Rather than being aimed exclusively at "love children," it would feature appearances for all ages, ethnicities, and tastes. National festival director Barry Oliver was to provide classical music including Italy's Amici Della Musica, and an hours-long performance scheduled by Ali Akbar Khan. There would be poetry readings and Shakespeare plays. Invited and anticipated groups included Quicksilver, Sons of Champlin and the Ace of Cups, but also Aum, Big Brother and the Holding Company, The Charlatans, Cleveland Wrecking Company, Country Joe and the Fish, Creedence Clearwater Revival, It's a Beautiful Day, Janis Joplin, Linn Country, Mad River, Mother Earth, Santana, Sir Douglas Quintet, Sly and the Family Stone, and West. Some, like the Airplane, Creedence, and the Dead, were touring elsewhere but planned to fly into S.F. between shows to appear at Wild West.

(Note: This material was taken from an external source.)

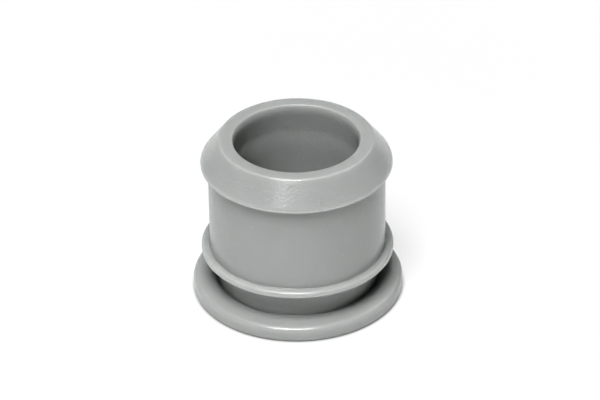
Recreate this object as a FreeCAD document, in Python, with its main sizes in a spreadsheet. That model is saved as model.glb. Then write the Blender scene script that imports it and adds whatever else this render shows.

200,000 attendees were expected with AM/FM radio personality Tom Donahue predicting, "Wild West can make a statement: That San Francisco is a beginning for so many groovy things and attitudes." "We want the biggest tidal wave we can have," "the super experience of all time." Thanks to pressures brought by residents of the Richmond and Sunset Districts which bordered the park, fearing of the influx of concertgoers, but also because of a surfeit of political correctness, coming from some of those ostensibly more concerned about the supposed exploitation of participants, the production was canceled, in its final stages of preparation. On August 12, 1969, Polte resigned from the San Francisco Music Council, ten days before the first day of the planned but canceled three-day festival.

==Personal==
Polte lived in the San Francisco Bay Area for most of the last six decades of his life, and for the final decades, in Mill Valley, California. He was survived by his wife of 20 years, Sally Robert, his daughters Pamela Polte of Sutter Creek, California in Amador County, and Patti Ann Lindecker of Chicago; two sons, Thomas Polte of Chicago and Jeremy Polte of Dunsmuir, California in Siskiyou County, and his two sisters, Marilyn McMinn and Nancy Brunanchon of Pine Grove, California in Amador County.